J. M. Hochstetler is the daughter of Mennonite farmers and a lifelong student of history. She is also an author, editor, and publisher. Her American Patriot Series is the only comprehensive historical fiction series on the American Revolution. Northkill, Book 1 of the Northkill Amish Series coauthored with Bob Hostetler, won Foreword Magazine’s 2014 Indie Book of the Year Bronze Award for historical fiction. Book 2, The Return, received the 2017 Interviews and Reviews Silver Award for Historical Fiction. One Holy Night, a contemporary retelling of the Christmas story, was the Christian Small Publishers 2009 Book of the Year.


  1. So, I'm writing the first comment! Interesting post, Joan!
    I had at least one direct ancestor (That I know of anyway. I've been looking for some info on this.)that fought at Bradywine and Saratoga.
    I always thought that Washington was a respected General, except by the enemy.

  2. Thanks for stopping by, Bev! I guess everyone has their enemies, and though it's hard to believe, Washington did too. Love it that you had an ancestor fighting at Brandywine and Saratoga! How cool is that!

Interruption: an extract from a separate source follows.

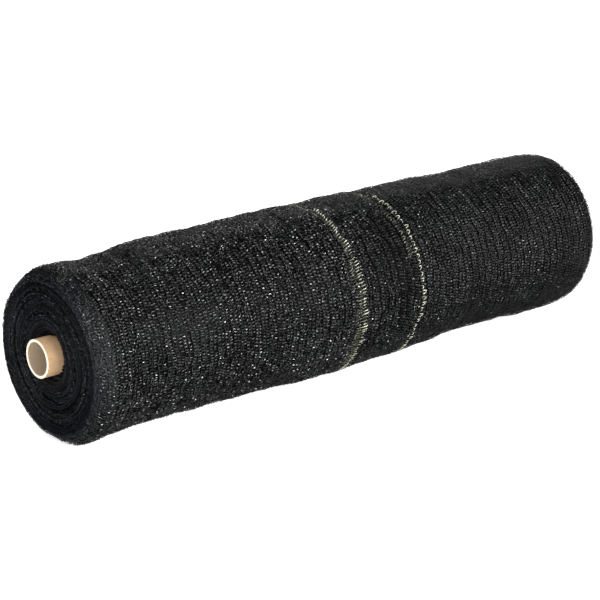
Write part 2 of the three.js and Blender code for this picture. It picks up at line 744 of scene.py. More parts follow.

    1. It's real cool! I've been trying to find out what it was he at those places. But, I've no success yet. I know it's out there!

  3. Very interesting! I'd be surprised if there were ANY president that did not have detractors. It's just worse now because people don't respect the power of the office itself. Too bad.

    1. Boy, that's the truth, Connie! lol! Washington had detractors during his presidency too, and that's continued ever since. If anything, it's just gotten worse. I guess it goes with the job. Thanks for stopping by!

  4. Informative post about George Washington despite those who did not favor him. It seems there is more division and disrespect for the leaders of our country today. The media is at fault at times with reporting more negatives than positives.

    1. I agree about reporting the negatives, Marilyn. I'm not against offering criticism, as long as the facts are fairly and accurately reported. And let's balance them with the positives too. Thanks for joining us!